だけど、その辺りの突っ込みを除けば、「<パクリ>だからこそ売れる」「パクリは日本人の心性に合う」という烏賀陽氏の提言については、興味深いものと思うし、議論の良い材料になると思う。そして、その「受けやすい」という特性がある反面、パクリがある一部のリスナー層で過剰反応され、叩かれるという二面的な図式に関しても更なる議論の余地がある気がしてならないと思ったりもしたそんな読後。結局、「受けやすさ」がゆえの嫉妬心、反発心が一部で紛糾してるだけなんじゃないか、とかとか。

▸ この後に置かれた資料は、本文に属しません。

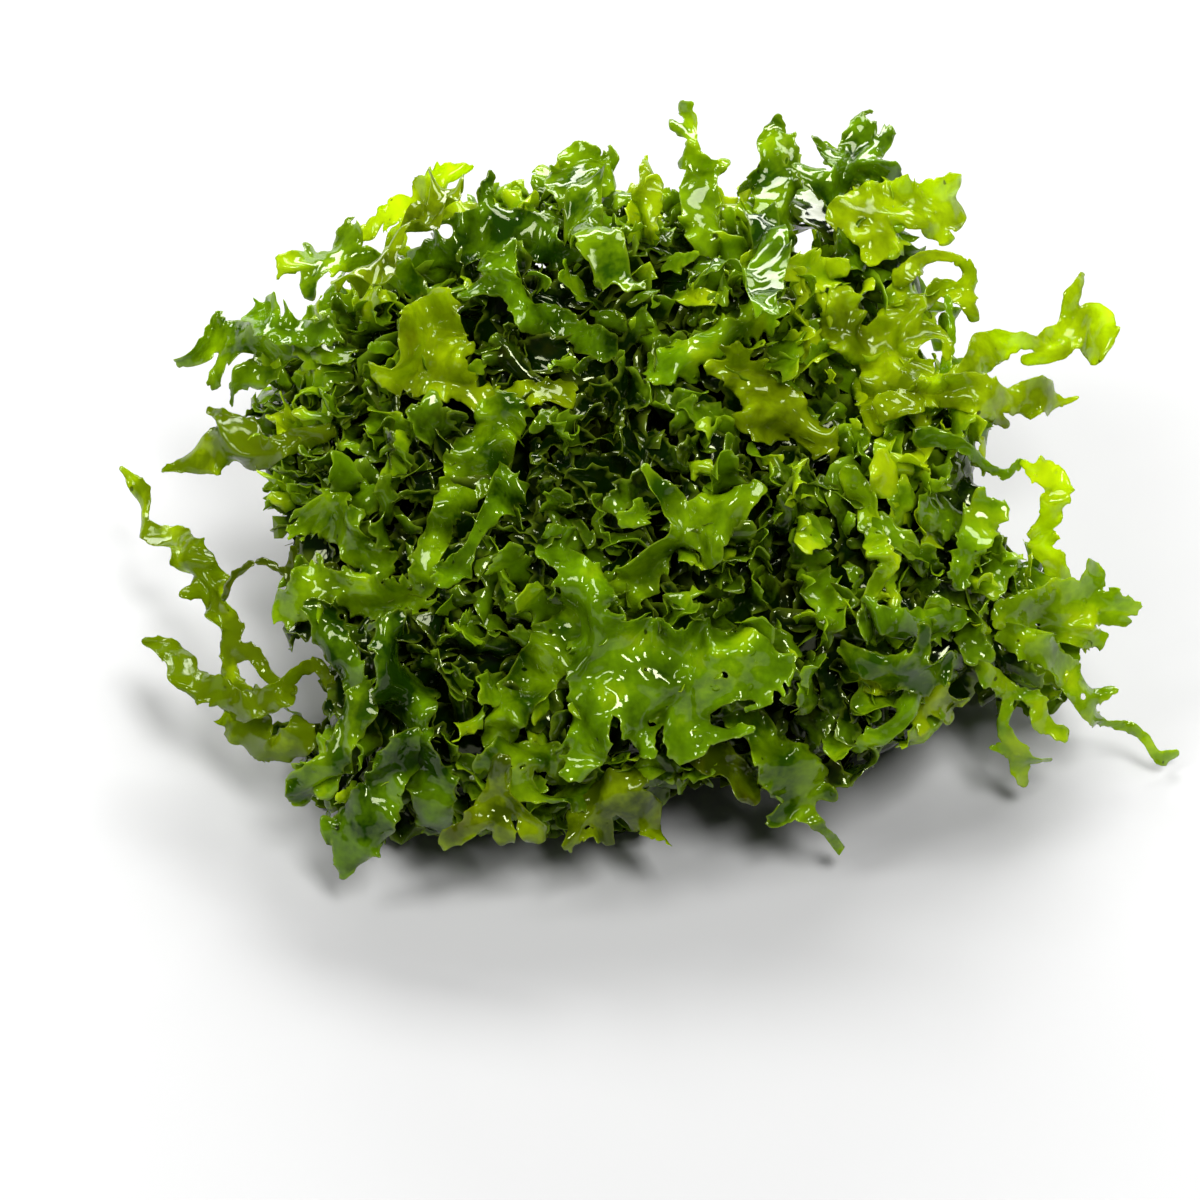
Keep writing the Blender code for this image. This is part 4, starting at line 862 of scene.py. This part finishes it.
# Long thalli along the front, which hang over the clump's lower edge: the largest of all, and lobed
# olive ones below it. They are made like those along the top.
FRONT_EDGE_THALLI = {
    "pale_front": ("fresh_green", 0.43, 0.5, (
        ((600, 600, 1.2), (560, 640, 1.3), (530, 680, 1.3), (505, 720, 1.2), (490, 752, 0.6)),
    )),
    "front_band": ("fresh_green", 0.5, 0.3, (
        ((665, 760, 1.1), (640, 773, 1.1), (600, 793, 1.1), (560, 788, 1.1), (520, 776, 0.8)),
        ((600, 780, 0.9), (560, 748, 0.9), (520, 751, 0.9), (486, 757, 0.4)),
    )),
    "front_left_lobed": ("olive_green", 0.35, 0.1, (
        ((500, 770, 1.2), (492, 796, 1.1), (478, 812, 1.0), (458, 828, 0.6)),
        ((495, 802, 0.9), (503, 826, 0.6)),
        ((502, 790, 0.8), (522, 806, 0.7), (531, 826, 0.75)),
    )),
    "front_middle_lobed": ("olive_green", 0.35, 0.1, (
        ((625, 780, 1.3), (590, 802, 1.3), (575, 830, 0.8)),
        ((600, 802, 1.0), (606, 832, 0.6)),
        ((630, 790, 1.2), (650, 814, 1.0), (664, 834, 0.5)),
    )),
    "front_olive": ("olive_green", 0.05, 0.5, (
        ((675, 730, 1.1), (705, 752, 1.2), (730, 762, 1.2), (750, 786, 0.7)),
    )),
    "front_right_fanned": ("fresh_green", 0.5, 0.6, (
        (
            (735, 712, 1.3), (760, 742, 1.4), (788, 768, 1.7), (795, 798, 0.9), (813, 826, 0.5),
            (833, 844, 0.6),
        ),
        ((792, 785, 0.9), (826, 795, 0.4)),
        ((790, 795, 0.9), (772, 814, 0.5)),
    )),
    "olive_front_right": ("olive_green", 1.05, 0.5, (
        ((870, 682, 1.1), (905, 680, 1.1), (930, 694, 1.1), (945, 714, 0.6)),
        ((925, 692, 0.9), (960, 702, 0.45)),
        ((915, 692, 0.8), (914, 724, 0.4)),
    )),
    "front_right_strap": ("deep_green", 0.9, 0.6, (
        ((900, 685, 0.9), (890, 708, 0.6), (870, 728, 0.6), (848, 745, 0.35)),
    )),
    "right_front_forked": ("fresh_green", 0.2, 0.7, (
        ((925, 668, 1.1), (900, 675, 1.2), (878, 669, 1.3), (858, 659, 1.2), (840, 645, 0.6)),
        ((884, 664, 0.8), (900, 649, 0.6), (905, 630, 0.4)),
    )),
    "largest_front": ("deep_green", 0.8, 1.0, (
        (
            (555, 545, 1.3), (575, 578, 1.5), (598, 630, 2.8), (630, 662, 3), (672, 668, 3),
            (722, 664, 2.6), (776, 662, 0.6),
        ),
        ((682, 655, 1.4), (696, 630, 0.8)),
        ((672, 680, 2.1), (684, 718, 1.7), (692, 746, 0.6)),
        ((686, 712, 1), (714, 734, 0.6), (737, 725, 0.4)),
        ((602, 655, 1.7), (592, 705, 1.1), (586, 740, 1.4), (577, 769, 0.6)),
        ((622, 680, 1.2), (626, 716, 0.9), (650, 741, 0.6)),
    )),
}
grow_long(FRONT_EDGE_THALLI, 5000)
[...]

(出る杭打ってスターをスキャンダルで叩くのが好きなのもまたこの国の人間の「国民性」か?)まぁそうなると、結局結論は、「日本人て根本的に元が外国文化だろうが国産品だろうが<パクリ>萌えな特性持ってるのよねー。」なんて、くりはら氏が以前おっしゃったよな結論に戻ってきてしまうのでしょうか。あはっは、幾ら書いても辿りつくZEROと書いたここに……てな殺し文句なフレーズですな。まったく、どうしましょ(笑)。


因みに、読み物としては非常に面白かったです。こゆ突っ込みどころがありつつも、跳躍間のある深読みな文章には、何かどうしても抗えないモノがある。にひ。